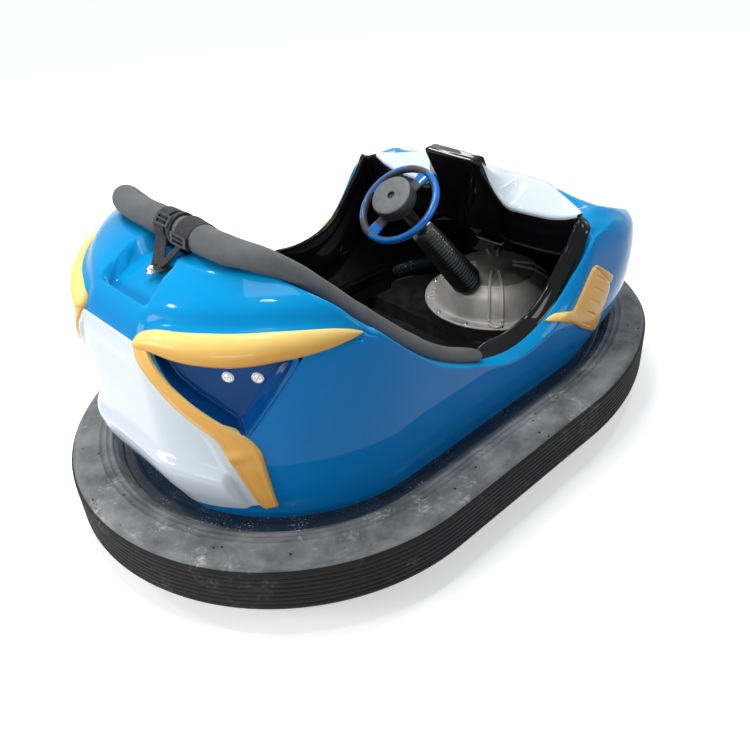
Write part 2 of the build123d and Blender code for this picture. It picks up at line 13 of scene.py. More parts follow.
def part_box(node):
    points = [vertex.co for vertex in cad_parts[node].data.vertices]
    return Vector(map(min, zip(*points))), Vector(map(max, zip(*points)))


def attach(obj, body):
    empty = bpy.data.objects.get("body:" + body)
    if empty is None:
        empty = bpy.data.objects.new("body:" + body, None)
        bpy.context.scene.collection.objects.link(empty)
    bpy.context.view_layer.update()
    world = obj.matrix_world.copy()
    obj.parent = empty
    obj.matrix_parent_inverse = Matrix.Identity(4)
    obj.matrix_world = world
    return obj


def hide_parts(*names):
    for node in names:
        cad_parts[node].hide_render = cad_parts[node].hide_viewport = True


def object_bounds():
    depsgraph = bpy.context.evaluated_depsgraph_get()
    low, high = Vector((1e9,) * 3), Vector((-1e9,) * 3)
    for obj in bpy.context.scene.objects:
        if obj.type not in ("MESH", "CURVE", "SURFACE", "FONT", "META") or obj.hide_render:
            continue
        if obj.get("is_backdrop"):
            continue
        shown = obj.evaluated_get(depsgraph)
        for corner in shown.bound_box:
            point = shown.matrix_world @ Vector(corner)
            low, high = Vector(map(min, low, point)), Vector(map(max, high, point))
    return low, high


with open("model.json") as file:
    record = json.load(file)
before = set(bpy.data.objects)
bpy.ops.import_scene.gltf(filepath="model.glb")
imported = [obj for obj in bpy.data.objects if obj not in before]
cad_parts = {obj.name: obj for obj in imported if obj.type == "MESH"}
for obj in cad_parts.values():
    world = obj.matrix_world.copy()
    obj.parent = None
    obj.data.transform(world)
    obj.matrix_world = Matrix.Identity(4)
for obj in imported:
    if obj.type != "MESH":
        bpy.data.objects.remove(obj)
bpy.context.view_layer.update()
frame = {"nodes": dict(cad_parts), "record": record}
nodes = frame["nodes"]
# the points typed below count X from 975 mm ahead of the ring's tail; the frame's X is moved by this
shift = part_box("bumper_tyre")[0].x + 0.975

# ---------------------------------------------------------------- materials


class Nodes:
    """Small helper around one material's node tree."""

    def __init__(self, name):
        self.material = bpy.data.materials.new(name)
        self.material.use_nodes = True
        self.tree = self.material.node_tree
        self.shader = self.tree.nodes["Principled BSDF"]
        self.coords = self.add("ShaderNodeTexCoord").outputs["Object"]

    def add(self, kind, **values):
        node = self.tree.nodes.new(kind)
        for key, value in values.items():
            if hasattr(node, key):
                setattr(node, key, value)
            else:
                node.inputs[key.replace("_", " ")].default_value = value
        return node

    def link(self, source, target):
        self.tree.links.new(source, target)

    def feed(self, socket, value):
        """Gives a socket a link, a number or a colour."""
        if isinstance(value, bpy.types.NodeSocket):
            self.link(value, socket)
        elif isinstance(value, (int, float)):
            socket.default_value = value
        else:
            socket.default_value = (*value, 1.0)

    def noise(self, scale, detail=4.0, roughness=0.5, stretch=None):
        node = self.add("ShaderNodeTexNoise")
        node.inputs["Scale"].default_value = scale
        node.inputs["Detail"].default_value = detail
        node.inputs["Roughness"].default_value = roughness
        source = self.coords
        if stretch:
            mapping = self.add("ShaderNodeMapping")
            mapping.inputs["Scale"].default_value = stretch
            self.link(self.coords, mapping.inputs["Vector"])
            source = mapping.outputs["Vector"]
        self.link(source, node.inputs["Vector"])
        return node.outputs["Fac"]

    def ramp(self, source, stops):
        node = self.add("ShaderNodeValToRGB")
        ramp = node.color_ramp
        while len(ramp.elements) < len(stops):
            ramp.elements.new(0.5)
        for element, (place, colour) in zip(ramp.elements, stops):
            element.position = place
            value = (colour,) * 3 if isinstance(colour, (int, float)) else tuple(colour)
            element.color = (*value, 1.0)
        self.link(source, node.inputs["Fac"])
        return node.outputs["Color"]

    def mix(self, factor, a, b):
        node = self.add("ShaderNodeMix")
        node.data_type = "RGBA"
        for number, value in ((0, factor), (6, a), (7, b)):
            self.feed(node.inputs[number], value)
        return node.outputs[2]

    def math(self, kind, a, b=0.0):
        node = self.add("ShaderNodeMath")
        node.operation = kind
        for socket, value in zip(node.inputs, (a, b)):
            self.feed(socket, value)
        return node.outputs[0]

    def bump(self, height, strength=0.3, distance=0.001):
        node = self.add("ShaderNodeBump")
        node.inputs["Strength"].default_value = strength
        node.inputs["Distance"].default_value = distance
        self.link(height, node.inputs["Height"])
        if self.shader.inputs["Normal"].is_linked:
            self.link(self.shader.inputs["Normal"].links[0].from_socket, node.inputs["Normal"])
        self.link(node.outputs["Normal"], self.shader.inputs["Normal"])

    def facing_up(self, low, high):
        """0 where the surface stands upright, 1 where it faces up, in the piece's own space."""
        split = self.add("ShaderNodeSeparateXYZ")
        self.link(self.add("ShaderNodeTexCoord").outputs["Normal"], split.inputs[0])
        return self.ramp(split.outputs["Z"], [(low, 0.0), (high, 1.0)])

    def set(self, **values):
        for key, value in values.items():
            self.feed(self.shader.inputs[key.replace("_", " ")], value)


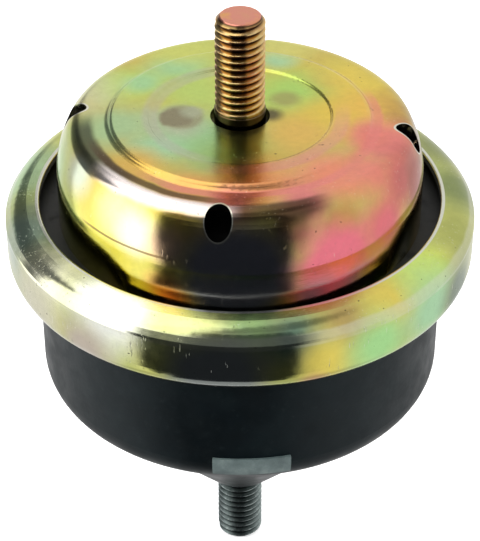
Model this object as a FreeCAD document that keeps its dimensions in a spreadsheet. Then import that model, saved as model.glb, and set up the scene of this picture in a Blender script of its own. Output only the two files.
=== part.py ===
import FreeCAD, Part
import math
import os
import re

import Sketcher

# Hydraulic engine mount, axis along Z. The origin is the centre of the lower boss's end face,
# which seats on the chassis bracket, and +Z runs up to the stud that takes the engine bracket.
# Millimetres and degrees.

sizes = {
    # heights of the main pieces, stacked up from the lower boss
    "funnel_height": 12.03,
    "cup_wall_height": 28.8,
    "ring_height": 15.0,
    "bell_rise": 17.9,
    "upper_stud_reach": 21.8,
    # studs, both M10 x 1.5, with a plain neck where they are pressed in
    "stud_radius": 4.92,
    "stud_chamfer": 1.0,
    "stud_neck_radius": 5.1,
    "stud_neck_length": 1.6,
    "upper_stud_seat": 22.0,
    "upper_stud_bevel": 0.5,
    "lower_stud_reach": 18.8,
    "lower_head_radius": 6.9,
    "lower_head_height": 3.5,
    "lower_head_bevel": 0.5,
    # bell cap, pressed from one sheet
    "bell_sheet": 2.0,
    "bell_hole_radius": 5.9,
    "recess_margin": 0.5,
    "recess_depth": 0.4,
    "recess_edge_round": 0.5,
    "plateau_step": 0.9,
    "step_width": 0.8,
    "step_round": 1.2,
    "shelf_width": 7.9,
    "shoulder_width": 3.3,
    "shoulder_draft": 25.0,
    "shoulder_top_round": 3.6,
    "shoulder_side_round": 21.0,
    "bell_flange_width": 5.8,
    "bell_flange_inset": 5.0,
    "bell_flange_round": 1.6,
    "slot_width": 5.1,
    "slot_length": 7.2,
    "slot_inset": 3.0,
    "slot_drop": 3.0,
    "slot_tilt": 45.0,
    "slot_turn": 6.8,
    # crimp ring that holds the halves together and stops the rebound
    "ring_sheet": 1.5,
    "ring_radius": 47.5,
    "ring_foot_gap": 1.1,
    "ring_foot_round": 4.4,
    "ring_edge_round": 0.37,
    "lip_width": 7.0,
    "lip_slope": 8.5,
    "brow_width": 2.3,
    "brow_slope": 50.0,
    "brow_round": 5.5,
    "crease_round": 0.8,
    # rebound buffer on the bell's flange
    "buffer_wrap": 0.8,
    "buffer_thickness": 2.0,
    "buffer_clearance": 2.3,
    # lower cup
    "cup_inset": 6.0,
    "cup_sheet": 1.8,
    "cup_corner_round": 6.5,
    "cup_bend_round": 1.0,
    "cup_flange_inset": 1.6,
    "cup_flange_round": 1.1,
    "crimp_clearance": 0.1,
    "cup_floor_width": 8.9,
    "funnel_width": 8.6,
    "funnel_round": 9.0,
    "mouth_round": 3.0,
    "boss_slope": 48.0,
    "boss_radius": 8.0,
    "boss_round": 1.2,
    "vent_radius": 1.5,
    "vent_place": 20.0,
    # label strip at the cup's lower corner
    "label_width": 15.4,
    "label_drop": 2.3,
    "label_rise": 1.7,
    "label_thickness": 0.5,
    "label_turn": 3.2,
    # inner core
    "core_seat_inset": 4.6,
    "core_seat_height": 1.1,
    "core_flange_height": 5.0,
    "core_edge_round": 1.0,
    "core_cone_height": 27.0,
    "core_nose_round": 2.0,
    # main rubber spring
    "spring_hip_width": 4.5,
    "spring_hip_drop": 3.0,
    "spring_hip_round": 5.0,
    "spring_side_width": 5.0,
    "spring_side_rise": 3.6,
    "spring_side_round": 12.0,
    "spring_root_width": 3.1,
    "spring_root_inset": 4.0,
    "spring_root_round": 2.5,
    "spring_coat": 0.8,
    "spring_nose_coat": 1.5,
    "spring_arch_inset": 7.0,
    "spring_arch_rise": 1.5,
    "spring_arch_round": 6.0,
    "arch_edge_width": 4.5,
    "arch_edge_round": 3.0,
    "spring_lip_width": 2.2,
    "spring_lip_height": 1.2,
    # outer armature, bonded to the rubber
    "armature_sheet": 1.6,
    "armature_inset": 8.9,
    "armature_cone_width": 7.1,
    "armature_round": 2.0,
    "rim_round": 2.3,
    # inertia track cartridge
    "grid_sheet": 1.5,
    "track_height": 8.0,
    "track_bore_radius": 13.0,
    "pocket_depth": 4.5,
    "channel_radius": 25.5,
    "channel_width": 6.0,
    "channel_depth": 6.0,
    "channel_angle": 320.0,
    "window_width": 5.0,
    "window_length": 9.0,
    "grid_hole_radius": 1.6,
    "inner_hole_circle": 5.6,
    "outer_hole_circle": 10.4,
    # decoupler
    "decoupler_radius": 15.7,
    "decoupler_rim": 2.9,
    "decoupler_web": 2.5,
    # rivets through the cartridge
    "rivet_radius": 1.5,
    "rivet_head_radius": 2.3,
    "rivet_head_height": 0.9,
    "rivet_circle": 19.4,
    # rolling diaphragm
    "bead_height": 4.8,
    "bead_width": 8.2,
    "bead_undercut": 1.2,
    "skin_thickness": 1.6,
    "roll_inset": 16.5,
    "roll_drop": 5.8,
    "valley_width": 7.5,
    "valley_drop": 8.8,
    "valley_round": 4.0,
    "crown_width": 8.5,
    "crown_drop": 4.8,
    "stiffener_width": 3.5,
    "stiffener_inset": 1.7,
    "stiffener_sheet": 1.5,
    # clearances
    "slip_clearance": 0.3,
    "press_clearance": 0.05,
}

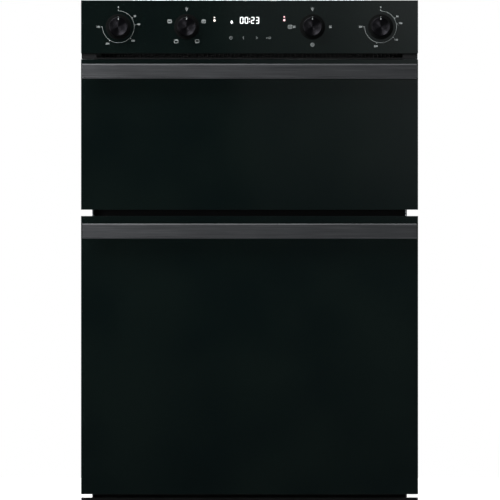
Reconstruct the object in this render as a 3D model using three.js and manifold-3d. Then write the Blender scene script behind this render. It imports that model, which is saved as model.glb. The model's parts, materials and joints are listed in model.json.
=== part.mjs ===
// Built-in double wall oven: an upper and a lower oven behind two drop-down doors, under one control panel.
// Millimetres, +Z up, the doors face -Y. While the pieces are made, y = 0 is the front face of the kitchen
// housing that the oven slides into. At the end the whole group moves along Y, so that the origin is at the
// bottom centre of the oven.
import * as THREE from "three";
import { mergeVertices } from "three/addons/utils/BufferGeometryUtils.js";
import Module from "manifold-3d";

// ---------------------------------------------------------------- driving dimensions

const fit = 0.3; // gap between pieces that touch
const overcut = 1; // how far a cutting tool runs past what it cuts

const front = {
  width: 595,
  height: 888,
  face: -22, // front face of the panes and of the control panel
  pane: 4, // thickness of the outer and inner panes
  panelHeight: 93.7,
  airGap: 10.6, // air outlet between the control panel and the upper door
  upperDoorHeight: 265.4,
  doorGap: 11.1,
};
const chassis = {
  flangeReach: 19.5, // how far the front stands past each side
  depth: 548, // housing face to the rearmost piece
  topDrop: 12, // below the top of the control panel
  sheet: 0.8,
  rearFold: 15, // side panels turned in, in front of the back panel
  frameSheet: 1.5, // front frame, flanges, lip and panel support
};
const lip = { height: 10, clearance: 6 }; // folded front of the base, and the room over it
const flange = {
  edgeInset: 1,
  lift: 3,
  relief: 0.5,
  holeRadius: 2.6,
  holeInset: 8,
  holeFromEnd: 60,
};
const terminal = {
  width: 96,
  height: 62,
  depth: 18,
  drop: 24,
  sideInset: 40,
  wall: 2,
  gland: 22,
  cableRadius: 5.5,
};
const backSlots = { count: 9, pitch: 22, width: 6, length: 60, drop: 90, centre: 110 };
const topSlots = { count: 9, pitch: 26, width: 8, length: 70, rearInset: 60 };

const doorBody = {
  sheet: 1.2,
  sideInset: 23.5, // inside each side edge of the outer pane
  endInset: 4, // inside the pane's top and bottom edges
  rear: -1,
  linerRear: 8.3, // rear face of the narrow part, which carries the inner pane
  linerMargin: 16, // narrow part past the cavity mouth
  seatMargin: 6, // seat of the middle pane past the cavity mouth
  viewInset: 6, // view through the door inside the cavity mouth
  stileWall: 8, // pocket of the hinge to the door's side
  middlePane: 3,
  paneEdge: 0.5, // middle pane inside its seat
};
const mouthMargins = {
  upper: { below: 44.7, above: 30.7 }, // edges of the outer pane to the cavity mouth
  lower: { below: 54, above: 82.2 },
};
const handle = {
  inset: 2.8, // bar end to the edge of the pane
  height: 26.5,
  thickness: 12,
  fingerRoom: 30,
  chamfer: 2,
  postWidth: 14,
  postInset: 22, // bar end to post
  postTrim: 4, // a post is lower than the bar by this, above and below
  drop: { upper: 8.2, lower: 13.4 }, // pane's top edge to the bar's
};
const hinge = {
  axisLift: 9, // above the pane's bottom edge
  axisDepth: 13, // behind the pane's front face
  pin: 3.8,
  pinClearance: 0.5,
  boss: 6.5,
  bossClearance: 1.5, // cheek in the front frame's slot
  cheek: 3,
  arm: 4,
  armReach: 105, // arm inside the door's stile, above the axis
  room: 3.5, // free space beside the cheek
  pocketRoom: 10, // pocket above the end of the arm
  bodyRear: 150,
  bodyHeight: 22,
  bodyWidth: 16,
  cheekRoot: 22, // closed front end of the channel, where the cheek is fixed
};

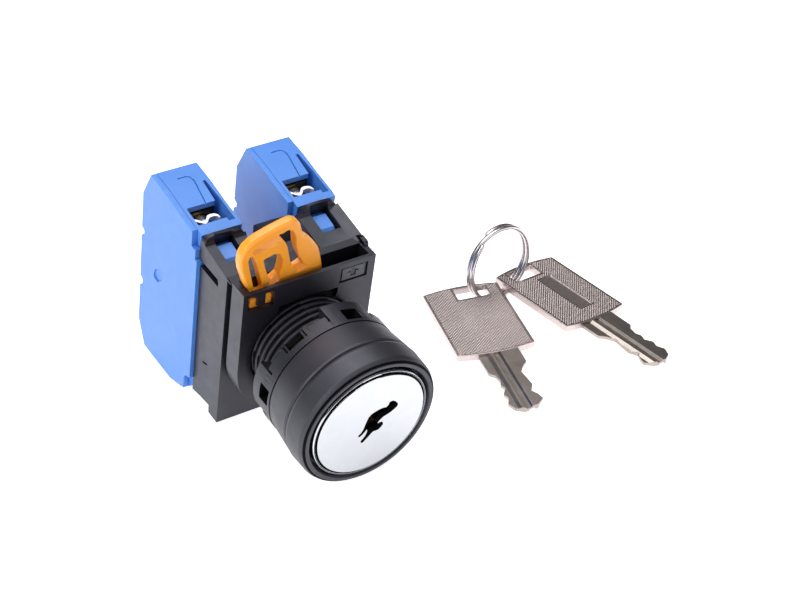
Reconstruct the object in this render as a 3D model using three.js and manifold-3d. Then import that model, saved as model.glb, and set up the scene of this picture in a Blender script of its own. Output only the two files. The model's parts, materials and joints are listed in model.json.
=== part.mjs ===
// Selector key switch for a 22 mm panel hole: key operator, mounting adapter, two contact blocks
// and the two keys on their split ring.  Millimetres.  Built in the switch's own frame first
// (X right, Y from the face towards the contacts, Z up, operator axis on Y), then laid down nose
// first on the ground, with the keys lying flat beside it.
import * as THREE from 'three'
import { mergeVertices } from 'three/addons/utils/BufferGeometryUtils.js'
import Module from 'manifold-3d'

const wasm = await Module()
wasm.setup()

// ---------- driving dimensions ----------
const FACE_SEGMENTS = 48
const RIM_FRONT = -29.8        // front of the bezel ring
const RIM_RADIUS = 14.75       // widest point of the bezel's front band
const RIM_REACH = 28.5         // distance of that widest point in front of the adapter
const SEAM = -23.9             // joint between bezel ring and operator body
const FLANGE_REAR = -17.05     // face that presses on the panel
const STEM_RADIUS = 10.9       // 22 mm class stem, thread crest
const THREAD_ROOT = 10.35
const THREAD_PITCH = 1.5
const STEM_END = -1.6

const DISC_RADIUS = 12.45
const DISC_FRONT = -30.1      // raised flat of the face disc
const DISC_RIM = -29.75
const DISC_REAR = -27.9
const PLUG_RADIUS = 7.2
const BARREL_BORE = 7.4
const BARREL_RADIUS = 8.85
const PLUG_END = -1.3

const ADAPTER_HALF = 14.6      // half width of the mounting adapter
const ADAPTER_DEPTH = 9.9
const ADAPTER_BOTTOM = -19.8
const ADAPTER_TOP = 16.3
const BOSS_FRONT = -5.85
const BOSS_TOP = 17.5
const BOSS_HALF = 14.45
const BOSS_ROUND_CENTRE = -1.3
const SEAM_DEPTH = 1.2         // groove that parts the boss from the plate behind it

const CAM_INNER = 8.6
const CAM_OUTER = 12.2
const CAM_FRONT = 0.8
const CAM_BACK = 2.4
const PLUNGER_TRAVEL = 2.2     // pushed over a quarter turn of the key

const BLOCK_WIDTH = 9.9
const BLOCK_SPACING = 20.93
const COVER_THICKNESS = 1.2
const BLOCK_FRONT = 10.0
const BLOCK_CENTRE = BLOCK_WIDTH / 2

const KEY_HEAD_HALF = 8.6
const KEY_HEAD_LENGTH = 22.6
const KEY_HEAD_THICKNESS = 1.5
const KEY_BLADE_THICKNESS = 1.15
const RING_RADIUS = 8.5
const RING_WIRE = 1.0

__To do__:
The required output is the exact run of lines from the beginning of the listing above to the line that contains "point = shown.matrix_world", inclusive of both.

__Full response__:
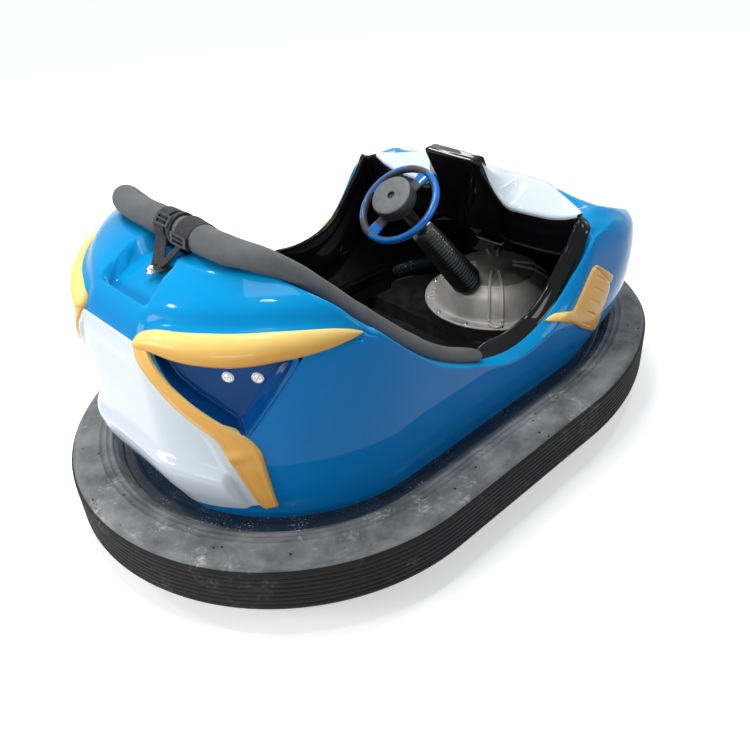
Write part 2 of the build123d and Blender code for this picture. It picks up at line 13 of scene.py. More parts follow.
def part_box(node):
    points = [vertex.co for vertex in cad_parts[node].data.vertices]
    return Vector(map(min, zip(*points))), Vector(map(max, zip(*points)))


def attach(obj, body):
    empty = bpy.data.objects.get("body:" + body)
    if empty is None:
        empty = bpy.data.objects.new("body:" + body, None)
        bpy.context.scene.collection.objects.link(empty)
    bpy.context.view_layer.update()
    world = obj.matrix_world.copy()
    obj.parent = empty
    obj.matrix_parent_inverse = Matrix.Identity(4)
    obj.matrix_world = world
    return obj


def hide_parts(*names):
    for node in names:
        cad_parts[node].hide_render = cad_parts[node].hide_viewport = True


def object_bounds():
    depsgraph = bpy.context.evaluated_depsgraph_get()
    low, high = Vector((1e9,) * 3), Vector((-1e9,) * 3)
    for obj in bpy.context.scene.objects:
        if obj.type not in ("MESH", "CURVE", "SURFACE", "FONT", "META") or obj.hide_render:
            continue
        if obj.get("is_backdrop"):
            continue
        shown = obj.evaluated_get(depsgraph)
        for corner in shown.bound_box:
            point = shown.matrix_world @ Vector(corner)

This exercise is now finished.